L’idée serait de trouver l’équilibre entre consommer et s’enrichir au détriment d’êtres humains, de l’environnement et de notre santé mentale. Pourrait-on faire des affaires, en ayant pour objectif d’être profondément heureux et respectueux de notre prochain? Pourrait-on faire des affaires sans détruire la planète sur laquelle nous vivons?
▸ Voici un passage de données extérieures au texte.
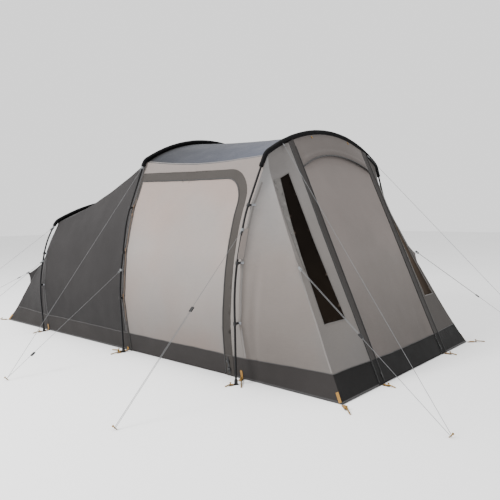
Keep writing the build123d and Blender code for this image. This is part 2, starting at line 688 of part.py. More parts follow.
def guy_nodes():
    pegs, tabs = [], []
    for name, data in GUYS.items():
        for side, side_name in ((1, "left"), (-1, "right")):
            rope, runner, post, rope_tabs = guy(f"{name}_{side_name}", data, side)
            save(f"guy_rope_{name}_{side_name}", [rope])
            save(f"guy_runner_{name}_{side_name}", [runner])
            pegs.append(post)
            tabs += rope_tabs
    save("guy_pegs", pegs)
    save("guy_tabs", tabs)


# ---- zip sliders -------------------------------------------------------------------
SLIDER = (26.0, 10.0, 5.0)
SLIDER_PULL, SLIDER_NECK = (34, 6, 2.4), (6, 6, 6)
SLIDER_START, SLIDER_STOP = 70.0, 500.0
SLIDER_INSET = 14.0                        # front sliders, from the strip's inner edge


def slider(foot, up, out):
    """Zip slider with a short pull, standing on the cloth at its foot point."""
    lift = SLIDER[2] / 2 + 1.0
    body = oriented_box(foot + out * lift, up, up.cross(out), SLIDER)
    pull = oriented_box(foot + out * (lift + 4) - up * 12, up, up.cross(out), SLIDER_PULL)
    neck = oriented_box(foot + out * (lift + 2) - up * 2, up, up.cross(out), SLIDER_NECK)
    return body + pull + neck


def slider_nodes():
    rake = Vector(-FRONT_RAKE, 0, 1).normalized()
    face = Vector(1, 0, FRONT_RAKE).normalized()
    middle_wall, front_wall = arches["middle"].wall, arches["front"].wall
    for side, name in ((1, "left"), (-1, "right")):
        foot = Vector(front_x(SLIDER_START), side * (ZIP_STRIP[0] + SLIDER_INSET), SLIDER_START)
        save(f"zip_slider_front_{name}", [slider(foot, rake, face)])
        # the side zip runs up the straight lower part of the doorway's front edge
        ends = []
        (top_x, top_z), (low_x, low_z) = DOOR_CORNERS[3:]
        for z in (SLIDER_START, SLIDER_STOP):
            x = low_x + 30 + (z - low_z) * (top_x - low_x) / (top_z - low_z)
            t = (x - arches["middle"].x) / (arches["front"].x - arches["middle"].x)
            y = on_outline(middle_wall, z) * (1 - t) + on_outline(front_wall, z) * t
            ends.append(Vector(x, side * (y + 2), z))
        up = (ends[1] - ends[0]).normalized()
        out = up.cross(Vector(1, 0, 0)).normalized()
        out = out if out.Y * side > 0 else out * -1
        print("side slider", name, tuple(round(v, 4) for v in up))
        save(f"zip_slider_side_{name}", [slider(ends[0], up, out)])


os.makedirs("parts", exist_ok=True)
arch_nodes()
clip_and_foot_nodes()
side_wall_nodes()
skirt_node()
front_nodes()
rear_nodes()
anchor_nodes()
guy_nodes()
slider_nodes()
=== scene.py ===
import math
from functools import lru_cache

import bmesh
import bpy
import numpy as np
from mathutils import Matrix, Vector, noise
from mathutils.geometry import delaunay_2d_cdt


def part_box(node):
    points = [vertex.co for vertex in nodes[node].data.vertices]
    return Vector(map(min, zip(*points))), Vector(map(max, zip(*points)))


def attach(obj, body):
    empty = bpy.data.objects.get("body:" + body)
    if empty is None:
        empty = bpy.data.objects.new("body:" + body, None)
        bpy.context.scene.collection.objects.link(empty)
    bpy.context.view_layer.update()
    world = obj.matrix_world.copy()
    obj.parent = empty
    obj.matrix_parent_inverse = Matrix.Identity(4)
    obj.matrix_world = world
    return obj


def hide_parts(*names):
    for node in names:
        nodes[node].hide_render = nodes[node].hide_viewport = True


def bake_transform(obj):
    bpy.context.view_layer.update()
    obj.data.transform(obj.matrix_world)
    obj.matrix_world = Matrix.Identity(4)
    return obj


# Tunnel tent on poles: its cloth, ropes and finishes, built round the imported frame.
# Metres. +X is the front door's end and +Z is up; "left" is +Y and "right" is -Y.

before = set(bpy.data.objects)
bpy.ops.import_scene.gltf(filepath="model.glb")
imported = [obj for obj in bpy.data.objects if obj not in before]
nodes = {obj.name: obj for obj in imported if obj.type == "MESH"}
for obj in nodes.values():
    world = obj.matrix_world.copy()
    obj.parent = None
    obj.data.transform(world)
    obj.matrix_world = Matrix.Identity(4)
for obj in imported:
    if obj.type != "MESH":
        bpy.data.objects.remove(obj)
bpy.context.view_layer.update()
SIDES = {"left": 1, "right": -1}

# ---- the tent's outlines -------------------------------------------------------------
CLOTH = 0.0012            # thickness of the cloth
GRID = 0.026              # mesh spacing on the cloth
SKIRT_TOP = 0.180
ROOF_DROP = 0.025         # roof cloth below the pole's centre line
INSIDE = Vector((0, 0, 0.6))

# Half outline of the wall cloth at each arch, as (half width, height) from the ground up,
# the crown of the pole, and the two upper points of the pole's leg.
WALLS = {
    "front": [(1.150, 0), (1.245, .540), (1.150, 1.200), (.882, 1.770)],
    "middle": [(1.150, 0), (1.213, .540), (1.130, 1.180), (.899, 1.811)],
    "rear": [(1.150, 0), (1.200, .480), (1.148, .900), (.994, 1.222)],
}
CROWNS = {"front": 2.032, "middle": 2.083, "rear": 1.488}
LEG_TOPS = {"front": ((1.165, 1.290), (.905, 1.790)), "middle": ((1.155, 1.270), (.922, 1.830)),
            "rear": ((1.150, 1.030), (1.018, 1.242))}
FRONT_LEG = [(1.288, 0), (1.297, .800), (1.165, 1.290), (.905, 1.790)]
CLIP_HEIGHTS = {"front": (.470, .930, 1.370), "middle": (.520, .950, 1.370), "rear": (.530, .880)}
SLEEVE_TAILS = {"front": .130, "middle": .066, "rear": .066}
STUB = .110

# Slack half way along each bay: inward at the shoulder, down at the shoulder and crown.
BAYS = {"living": ("middle", "front", (.015, .045, .018)),
        "bedroom": ("rear", "middle", (.025, .050, .045))}

# Corner seams as (x, half width, height).
FRONT_CREASE = [(2.438, 1.165, 0), (2.328, 1.112, .180), (2.127, 1.037, .540),
                (1.782, .931, 1.200), (1.595, .888, 1.640), (1.572, .883, 1.770)]
REAR_CREASE = [(-2.438, 1.150, 0), (-2.273, 1.102, .180), (-2.057, 1.044, .480),
               (-1.705, .976, .900), (-1.500, .968, 1.150)]
FRONT_EDGE, FRONT_RAKE = 2.438, .447
STRIP = (.551, .639)
DOOR_HALF, DOOR_SHOULDER, DOOR_CROWN = .549, 1.700, 1.820
# Side door and its border as (x, z): bottom rear, top rear, top front, middle front and
# bottom front; then the radius of the top front corner.
DOOR = ([(.095, .006), (.095, 1.618), (1.410, 1.588), (1.394, .560), (1.338, .006)], .225)
BORDER = ([(.072, .003), (.072, 1.700), (1.492, 1.668), (1.480, .560), (1.428, .003)], .300)
WINDOW = [(.725, 1.632), (.816, 1.585), (.973, .485), (.726, .495)]


def middle_x(node):
    low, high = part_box(node)
    return (low.x + high.x) / 2


ARCH_X = {name: middle_x(f"{name}_arch_legs") for name in WALLS}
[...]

L’économie comme si les gens étaient importants
Le terme «économie bouddhiste» est apparu pour la première fois dans le livre de E. F. Schumacher de 1973, Small is Beautiful: Economics as if People Mattered –, collection d’essais à l’intersection de l’économie, de l’éthique et de la conscience environnementale, qui a valu à son auteur le prestigieux prix européen de l’Essai Charles Veillon et est considéré par le Times Literary Supplement comme l’un des 100 livres les plus importants publiés depuis la Seconde Guerre mondiale.
Partageant une parenté idéologique avec des esprits aussi influents que Tolstoï et Gandhi, Small is Beautiful: Economics as if People Mattered est un chef-d’œuvre de contre-culture, appliquant la sagesse millénaire des bouddhistes aux problèmes les plus urgents de la vie moderne.
Sur les traces de Schumacher, la professeure d’économie et directrice du Center for Work, Technology, and Society de l’Université de Californie à Berkeley et autrice du livre Buddhist Economics: An Enlightened Approach to the Dismal Science, Clair Brown, avance que l’évaluation de la performance économique d’un pays doit être basée sur la qualité de vie qu’elle offre à ses habitants et la protection de l’environnement. En plus de la production (ou de la consommation) intérieure, la mesure de la performance économique doit comprendre l’équité, la durabilité et les activités qui créent une vie intérieure riche. Parce que le bien-être d’une personne dépend bien plus de la culture de la richesse intérieure (spirituelle) que de la richesse extérieure (matérielle).
C’est avec cette perspective que le roi du Bhoutan Jigme Singye Wangchuck et son gouvernement ont instauré le concept de «bonheur national brut» (Gross National Happiness, ou GNH), une contre-mesure à l’échelle de réussite d’une nation calculée par le produit intérieur brut (PIB). En effet, sommes-nous une nation riche, si une majorité d’entre nous est stressée, dépressive, colérique et malheureuse?
Selon Brown, le modèle du libre marché actuel tend à ignorer ce qui nous rend véritablement heureux: aider son prochain, élever ses enfants dans un environnement propre, contribuer au bien-être de sa communauté. Elle se demande si l’on peut véritablement être heureux en étant riche en haut d’une pyramide qui s’appuie sur l’exploitation des gens et de l’environnement.
Permettez-moi d’en douter.
L’innovation: pas seulement une question de technologie
Trop souvent, l’innovation est reliée à la technologie. Mais la vraie innovation, ce n’est pas que des jargonneries (buzzwords), c’est l’humain avant tout. Rose Buddha en démontre l’exemple avec des cofondatrices qui ont choisi de se lancer dans le vide dans un monde inconnu pour proposer des produits adaptés à leurs valeurs et au contexte d’aujourd’hui et pour doucement changer le cours des choses dans cette industrie polluante: ça, c’est de l’innovation!